Il consiste tout d'abord à comprendre que la raison a des
pouvoirs limités et il faut apprendre à connaître ses limites : « le
premier fruit que je tirai de ces réflexions fut d'apprendre à borner mes
recherches (p. 55) ». Ou encore : « Je conçus l'insuffisance de
l'esprit humain […] des mystères impénétrables nous environnent de toutes parts
[…] pour les percer nous croyons avoir de l'intelligence, et nous n'avons que
de l'imagination (p. 54) ». C'est l'orgueil humain, l'amour-propre, qui
conduit l'homme à ne pas reconnaître ces limites et entraîne la raison à construire
des systèmes plus absurdes et plus délirants les uns que les autres :
« Petite partie d'un grand tout dont les bornes nous échappent […] nous
sommes assez vains pour vouloir décider de ce qu'est ce tout en lui-même, et ce
que nous sommes par rapport à lui » (p. 54). C'est alors que la raison, à
l'image de la raison raisonneuse des philosophes, se perd dans l'illusion.
Le bon usage de la raison consiste au contraire à voir
qu'elle ne peut nous éclairer que si elle est elle-même guidée par la
conscience. « La règle facile et simple qui conduit à la vérité consiste à
admettre pour évidentes les connaissances auxquelles dans la sincérité de mon
cœur je ne pourrais refuser mon consentement, pour vraies toutes celles qui me
paraîtront avoir une liaison nécessaire avec les premières (p. 56) ».
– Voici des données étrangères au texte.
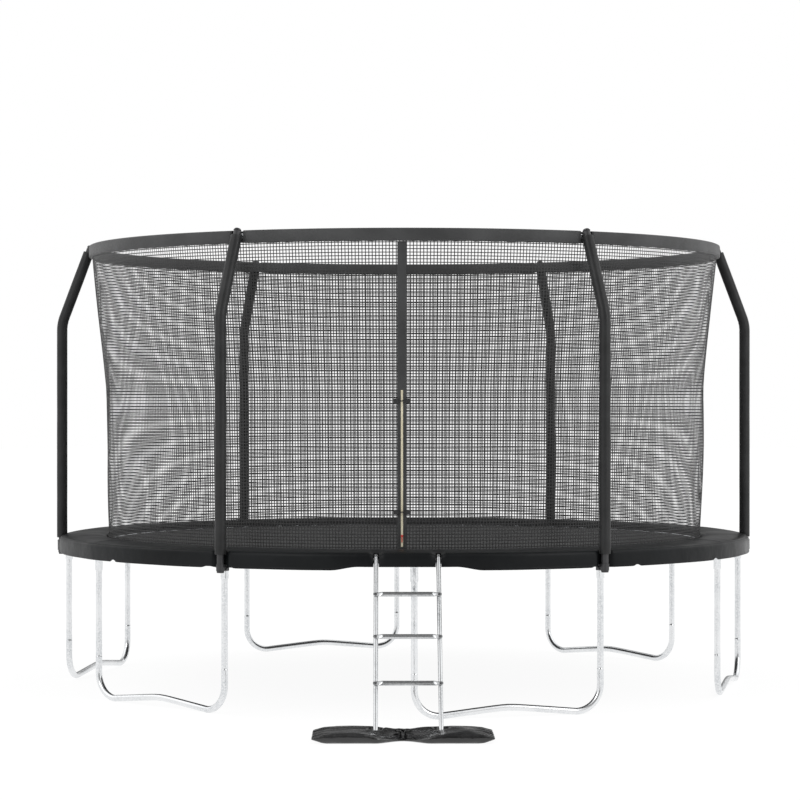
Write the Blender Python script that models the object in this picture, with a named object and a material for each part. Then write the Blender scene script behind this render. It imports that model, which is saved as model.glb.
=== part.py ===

Évidence du cœur, nécessité du raisonnement sont donc les seules règles qui
nous conduisent au vrai. Le sentiment intérieur est premier, c'est lui qui me
permet de juger des causes selon la lumière naturelle. « En suivant toujours
ma méthode je ne tire point ces règles des principes d'une haute philosophie,
mais je les trouve au fond de mon cœur écrites par la nature en lettres
ineffaçables » (p. 83). Il y a donc complémentarité entre la raison et le
sentiment : le sentiment éclaire la raison, la guide, et la raison
instruit le sentiment.
Ainsi, consciente de ses limites et guidée par le sentiment
naturel, la raison peut nous aider à connaître les vérités essentielles qu'il
nous importe de savoir, et à « nous reposer dans une profonde ignorance
pour tout le reste » (p. 55). C'est ainsi que sont établis dans la
première partie les articles du Credo minimum du Vicaire. Au-delà, la raison
doit reconnaître ses limites. S'étant élevée jusqu'à Dieu, elle ne peut le
connaître mais seulement l'adorer. « Le plus digne usage de ma raison
c'est de m'anéantir devant toi » (p. 91).
L'apparente
contradiction se trouve ainsi résolue
Il n'y a pas deux discours sur la raison mais un bon usage de
la raison et un usage perverti de la raison, un usage qui non seulement oublie
les lumières naturelles du sentiment intérieur, mais le brouille, le falsifie.
Séduite par « la voix bruyante des préjugés » (p. 91), victime du
« funeste progrès » (p. 76), elle se met au service des passions et
recourt « aux subtilités du raisonnement pour travestir la voix
intérieure : « Alors croyant obéir à la voix de la nature nous lui
résistons, l'être actif obéit, l'être passif commande » (p. 83). Ainsi la
voix de la conscience « se rebute à force d'être éconduite, elle ne nous
parle plus, et après un si long mépris pour elle, il en coûte autant de la
rappeler qu'il en coûta de la bannir » (p. 91).
On retrouve bien ici le mouvement propre de la pensée de
Rousseau :
- Tout
est bien sortant des mains de la nature. L'homme dispose de facultés naturelles
qui lui permettent de guider sa vie : l'amour de soi veille à notre
conservation et à notre bien être, la conscience est le principe inné de la
justice et de la vertu, la raison nous permet de connaître ce que la conscience
nous fait aimer.
- Le
développement sans règle des facultés humaines, en même temps qu'il a
perfectionné ces facultés, en a totalement perverti l'usage, au point que
« l'abus de cette nouvelle condition le dégrade au dessous de celle dont
il est sorti » (Du Contrat Social, Livre
I, ch. 7).
- La
perversion n'est donc pas le propre de l'homme mais le produit d'une histoire
dévoyée. Il faut donc s'attacher à remettre l'homme sur la bonne voie, en
construisant les conditions d'une vie conforme aux principes fondamentaux
inscrits par la nature au fond de nos cœurs.